** START OF DATA SUPPLIED **
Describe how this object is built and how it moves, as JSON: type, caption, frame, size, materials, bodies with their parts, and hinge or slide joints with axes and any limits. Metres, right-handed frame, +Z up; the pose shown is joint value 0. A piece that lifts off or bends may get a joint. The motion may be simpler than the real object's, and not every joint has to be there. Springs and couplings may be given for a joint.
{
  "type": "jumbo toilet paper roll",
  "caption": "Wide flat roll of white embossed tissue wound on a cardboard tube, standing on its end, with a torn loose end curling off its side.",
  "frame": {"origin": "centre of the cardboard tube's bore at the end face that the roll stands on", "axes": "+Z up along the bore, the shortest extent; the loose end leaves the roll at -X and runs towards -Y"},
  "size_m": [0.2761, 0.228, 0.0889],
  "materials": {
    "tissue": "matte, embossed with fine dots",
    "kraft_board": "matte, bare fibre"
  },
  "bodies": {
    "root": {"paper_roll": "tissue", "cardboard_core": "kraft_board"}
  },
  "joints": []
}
** END OF DATA SUPPLIED **
** START OF DATA SUPPLIED **
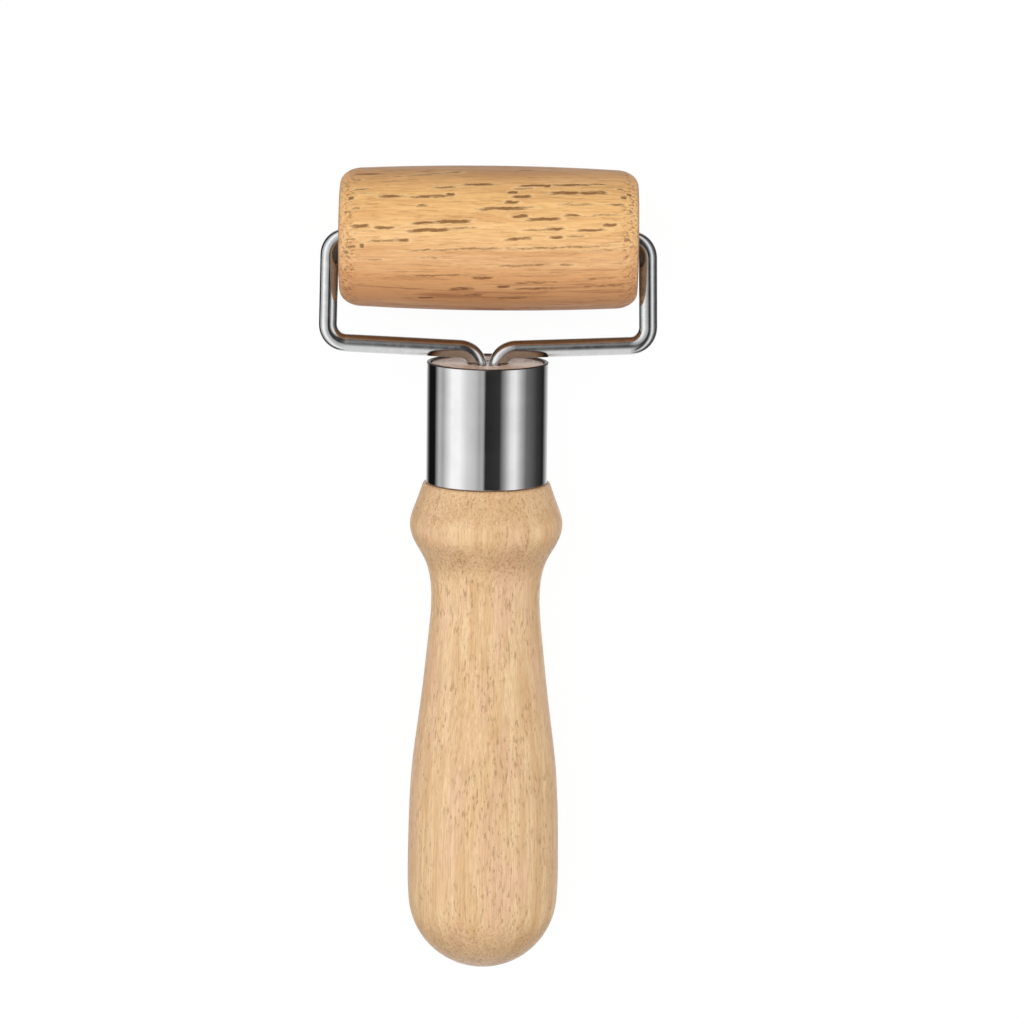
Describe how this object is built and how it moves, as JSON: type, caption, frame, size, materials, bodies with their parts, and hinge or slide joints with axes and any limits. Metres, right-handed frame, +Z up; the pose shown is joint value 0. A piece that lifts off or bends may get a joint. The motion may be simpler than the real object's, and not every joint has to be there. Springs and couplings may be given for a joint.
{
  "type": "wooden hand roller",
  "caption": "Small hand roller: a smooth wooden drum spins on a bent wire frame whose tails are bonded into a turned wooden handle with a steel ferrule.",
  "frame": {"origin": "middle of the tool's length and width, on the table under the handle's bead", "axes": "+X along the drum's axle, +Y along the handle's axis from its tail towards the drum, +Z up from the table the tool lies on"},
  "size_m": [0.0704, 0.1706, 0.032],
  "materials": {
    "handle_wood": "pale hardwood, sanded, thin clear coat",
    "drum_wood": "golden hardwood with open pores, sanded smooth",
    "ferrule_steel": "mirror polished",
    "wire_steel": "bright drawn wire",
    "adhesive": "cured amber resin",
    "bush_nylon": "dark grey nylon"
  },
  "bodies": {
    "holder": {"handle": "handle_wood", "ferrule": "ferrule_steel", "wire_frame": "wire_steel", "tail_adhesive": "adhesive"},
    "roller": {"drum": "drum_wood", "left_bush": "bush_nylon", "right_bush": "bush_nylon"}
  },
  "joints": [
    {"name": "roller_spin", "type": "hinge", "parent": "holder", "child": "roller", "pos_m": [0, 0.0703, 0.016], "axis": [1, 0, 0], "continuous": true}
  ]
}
** END OF DATA SUPPLIED **
** START OF DATA SUPPLIED **
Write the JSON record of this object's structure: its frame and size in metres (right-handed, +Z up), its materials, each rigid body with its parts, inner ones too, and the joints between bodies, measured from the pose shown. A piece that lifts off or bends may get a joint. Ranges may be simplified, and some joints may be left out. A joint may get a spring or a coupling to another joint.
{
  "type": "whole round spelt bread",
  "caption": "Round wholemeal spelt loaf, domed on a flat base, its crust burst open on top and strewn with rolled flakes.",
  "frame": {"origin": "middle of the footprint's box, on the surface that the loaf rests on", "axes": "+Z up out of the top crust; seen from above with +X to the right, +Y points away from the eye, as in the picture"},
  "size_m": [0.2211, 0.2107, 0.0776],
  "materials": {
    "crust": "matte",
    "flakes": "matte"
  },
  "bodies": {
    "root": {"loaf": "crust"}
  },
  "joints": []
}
** END OF DATA SUPPLIED **
PROBLEM DESCRIPTION: Locate the word "that" in the entries, and copy every line where it is found.

FULL ANSWER:
Describe how this object is built and how it moves, as JSON: type, caption, frame, size, materials, bodies with their parts, and hinge or slide joints with axes and any limits. Metres, right-handed frame, +Z up; the pose shown is joint value 0. A piece that lifts off or bends may get a joint. The motion may be simpler than the real object's, and not every joint has to be there. Springs and couplings may be given for a joint.
  "frame": {"origin": "centre of the cardboard tube's bore at the end face that the roll stands on", "axes": "+Z up along the bore, the shortest extent; the loose end leaves the roll at -X and runs towards -Y"},
Describe how this object is built and how it moves, as JSON: type, caption, frame, size, materials, bodies with their parts, and hinge or slide joints with axes and any limits. Metres, right-handed frame, +Z up; the pose shown is joint value 0. A piece that lifts off or bends may get a joint. The motion may be simpler than the real object's, and not every joint has to be there. Springs and couplings may be given for a joint.
Write the JSON record of this object's structure: its frame and size in metres (right-handed, +Z up), its materials, each rigid body with its parts, inner ones too, and the joints between bodies, measured from the pose shown. A piece that lifts off or bends may get a joint. Ranges may be simplified, and some joints may be left out. A joint may get a spring or a coupling to another joint.
  "frame": {"origin": "middle of the footprint's box, on the surface that the loaf rests on", "axes": "+Z up out of the top crust; seen from above with +X to the right, +Y points away from the eye, as in the picture"},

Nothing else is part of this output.